The London Committee continues to play a role in Prosper's work, providing regular interface and debate with London-based members, national bodies and the Westminster Parliament.

==Young Engineers and Science Clubs==
Since 1987, SCDI (now Prosper) has focused on the development of Young Engineers & Science Clubs throughout Scotland, hosted by schools and further education colleges.

The aim of the Clubs is to involve young people in science, technology, engineering and maths, by encouraging them to use their creative and innovative skills supported by appropriate local companies. Clubs adopt a hands-on approach to projects in science; electrical, electronic, mechanical, robotics and civil engineering; and a wide range of technology applications.

Over 1,400 Young Engineers & Science Clubs now operate across all 32 local authority areas in Scotland with a membership of circa 30,000 Primary and Secondary school pupils.

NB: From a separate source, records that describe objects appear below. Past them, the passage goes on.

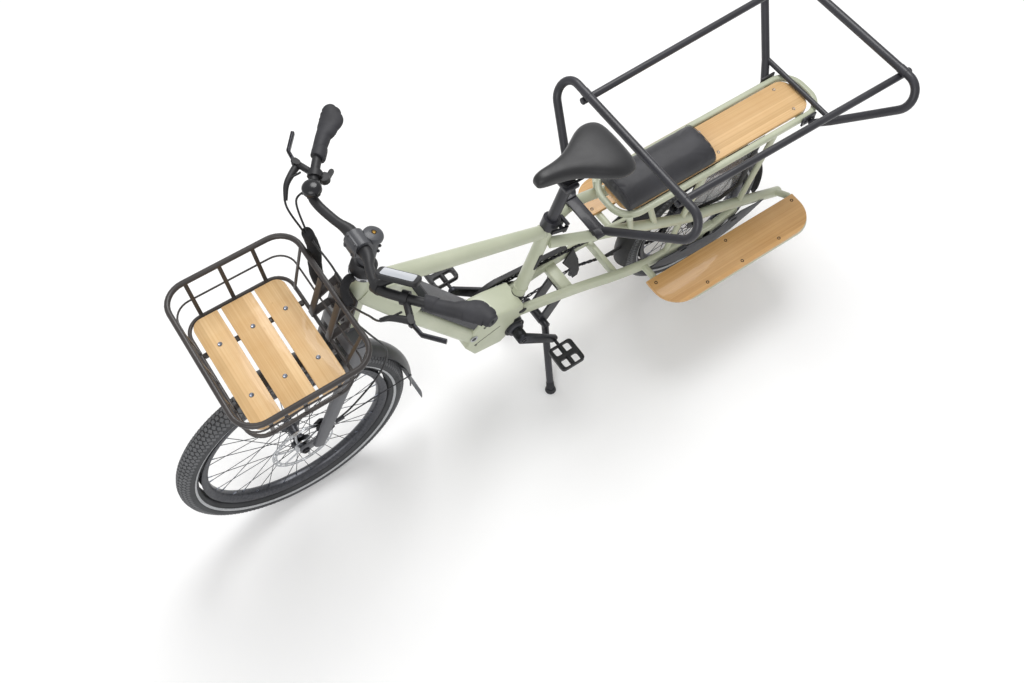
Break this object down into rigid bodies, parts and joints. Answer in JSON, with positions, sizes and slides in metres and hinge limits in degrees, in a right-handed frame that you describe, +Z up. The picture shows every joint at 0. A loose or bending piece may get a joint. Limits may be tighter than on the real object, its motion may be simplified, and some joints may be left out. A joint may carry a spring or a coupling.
{
  "type": "longtail cargo bike",
  "caption": "Longtail electric cargo bicycle on its centre stand, with a front basket, wooden rear deck, cushion, passenger grab rail and wooden footboards.",
  "frame": {"origin": "centre of the bounding box's base, on the ground under the middle of the bike's length", "axes": "+X forward, +Y to the rider's left, +Z up"},
  "size_m": [2.1864, 0.7024, 1.0915],
  "materials": {
    "frame_paint": "satin",
    "tube_black": "satin",
    "fork_paint": "satin",
    "black_plastic": "matte",
    "grey_plastic": "matte",
    "grip_rubber": "matte",
    "tyre": "matte",
    "bamboo": "satin",
    "cover": "matte",
    "lens": "gloss"
  },
  "bodies": {
    "bike": {"main_frame": "frame_paint", "battery": "grey_plastic", "drive_unit": "grey_plastic", "rear_side_left": "frame_paint", "rear_side_right": "frame_paint", "deck_rail": "frame_paint", "deck_board": "bamboo", "seat_cushion": "cover", "footrest_left": "frame_paint", "footrest_right": "frame_paint", "footboard_left": "bamboo", "footboard_right": "bamboo", "hoop_front": "tube_black", "hoop_bracket": "tube_black", "hoop_rear": "tube_black", "side_bar_left": "tube_black", "side_bar_right": "tube_black", "wheel_guard_left": "grey_plastic", "wheel_guard_right": "grey_plastic", "skirt_left": "grey_plastic", "skirt_right": "grey_plastic", "rear_fender": "black_plastic", "tail_light": "lens", "chain": "tube_black", "chain_guide": "black_plastic", "derailleur": "tube_black", "chain_guard": "black_plastic", "stand_bracket": "black_plastic", "basket_frame": "tube_black", "basket_slat_front": "bamboo", "basket_slat_middle": "bamboo", "basket_slat_rear": "bamboo", "seat_collar": "black_plastic", "cable_loom": "black_plastic"},
    "steering": {"fork": "fork_paint", "front_fender": "black_plastic", "stem": "black_plastic", "handlebar": "black_plastic", "grip_left": "grip_rubber", "grip_right": "grip_rubber", "brake_mount_left": "black_plastic", "brake_mount_right": "black_plastic", "bell": "tube_black", "display": "black_plastic"},
    "front_wheel": {"wheel_front": "tube_black", "tyre_front": "tyre"},
    "rear_wheel": {"wheel_rear": "tube_black", "tyre_rear": "tyre"},
    "crank": {"crankset": "tube_black", "crank_left": "tube_black"},
    "left_pedal": {"pedal_left": "black_plastic"},
    "right_pedal": {"pedal_right": "black_plastic"},
    "idler": {"chain_idler": "black_plastic"},
    "stand": {"stand_legs": "black_plastic"},
    "left_brake_lever": {"brake_blade_left": "black_plastic"},
    "right_brake_lever": {"brake_blade_right": "black_plastic"},
    "shift_lever": {"shift_paddle": "black_plastic"},
    "saddle_and_post": {"seat_post": "black_plastic", "saddle": "cover"},
    "clamp_lever": {"collar_lever": "black_plastic"}
  },
  "joints": [
    {"name": "steer", "type": "hinge", "parent": "bike", "child": "steering", "pos_m": [0.71545, 0, 0.2948], "axis": [-0.3665, 0, 0.9304], "range_deg": [-55, 55], "deforming": ["cable_loom"]},
    {"name": "front_wheel_spin", "type": "hinge", "parent": "steering", "child": "front_wheel", "pos_m": [0.75915, 0, 0.334], "axis": [0, 1, 0], "continuous": true},
    {"name": "rear_wheel_spin", "type": "hinge", "parent": "bike", "child": "rear_wheel", "pos_m": [-0.61485, 0, 0.258], "axis": [0, 1, 0], "continuous": true},
    {"name": "crank_spin", "type": "hinge", "parent": "bike", "child": "crank", "pos_m": [0.07815, 0, 0.305], "axis": [0, 1, 0], "continuous": true},
    {"name": "left_pedal_spin", "type": "hinge", "parent": "crank", "child": "left_pedal", "pos_m": [-0.03647, 0.142, 0.18631], "axis": [0, 1, 0], "continuous": true},
    {"name": "right_pedal_spin", "type": "hinge", "parent": "crank", "child": "right_pedal", "pos_m": [0.19277, -0.142, 0.42369], "axis": [0, 1, 0], "continuous": true},
    {"name": "idler_spin", "type": "hinge", "parent": "bike", "child": "idler", "pos_m": [-0.21285, -0.053, 0.215], "axis": [0, 1, 0], "continuous": true},
    {"name": "stand_swing", "type": "hinge", "parent": "bike", "child": "stand", "pos_m": [-0.03785, 0, 0.203], "axis": [0, 1, 0], "range_deg": [0, 98]},
    {"name": "left_brake_pull", "type": "hinge", "parent": "steering", "child": "left_brake_lever", "pos_m": [0.48525, 0.25, 1.0399], "axis": [0, 0, 1], "range_deg": [0, 22], "stiffness_Nm_per_rad": 1.2, "springref_deg": -14.32},
    {"name": "right_brake_pull", "type": "hinge", "parent": "steering", "child": "right_brake_lever", "pos_m": [0.48525, -0.25, 1.0399], "axis": [0, 0, -1], "range_deg": [0, 22], "stiffness_Nm_per_rad": 1.2, "springref_deg": -14.32},
    {"name": "shift_push", "type": "hinge", "parent": "steering", "child": "shift_lever", "pos_m": [0.45025, -0.178, 1.0204], "axis": [0, 0, 1], "range_deg": [0, 25], "stiffness_Nm_per_rad": 0.25, "springref_deg": -14.32},
    {"name": "saddle_height", "type": "slide", "parent": "bike", "child": "saddle_and_post", "axis": [-0.342, 0, 0.9397], "range_m": [-0.035, 0.12]},
    {"name": "clamp_open", "type": "hinge", "parent": "bike", "child": "clamp_lever", "pos_m": [-0.08745, 0.031, 0.6364], "axis": [-0.342, 0, 0.9397], "range_deg": [0, 100]}
  ],
  "couplings": [
    {"joint": "idler_spin", "follows": "crank_spin", "ratio": -3.5403}
  ]
}
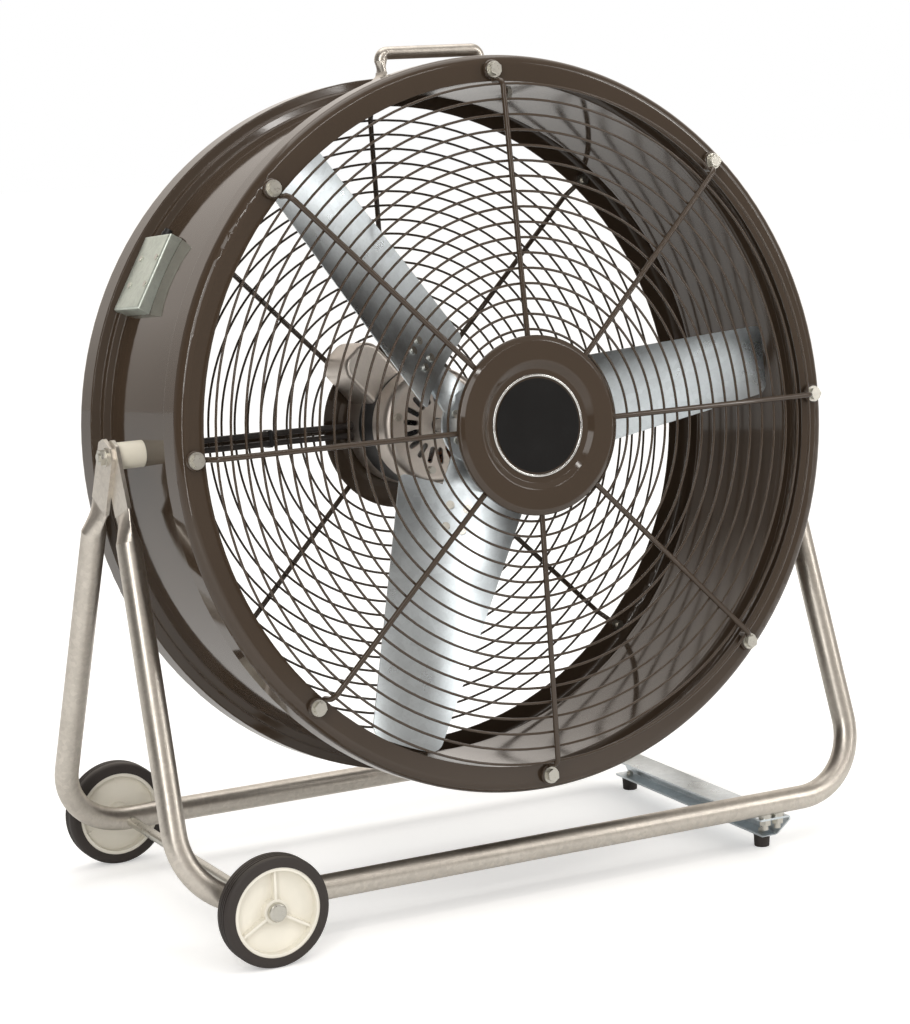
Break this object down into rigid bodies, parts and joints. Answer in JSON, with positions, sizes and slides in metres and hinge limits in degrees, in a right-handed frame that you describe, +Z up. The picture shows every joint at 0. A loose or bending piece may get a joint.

===Celebration of Engineering and Science===

In June each year, Young Engineers and Science Clubs from across Scotland gather in Glasgow for a STEM Celebration of engineering and science.

More than 500 school pupils demonstrate their project work throughout the year and participate in a series of hands-on Technology Challenges, competing to win the Best Young Engineers Club trophy.

==New name is Prosper==

In October 2023, SDCI decided to relaunch itself under the new name of Prosper with notables invited to its launch. VIPs present included the then Scottish First Minister Humza Yousaf, COSLA President Shona Morrison, RBS chair Judith Cruickshank, General Secretary of the Scottish Trades Union Congress Roz Foyer and the Prosper CEO Sara Thiam and the Prosper chair Joanna Boag-Thomson.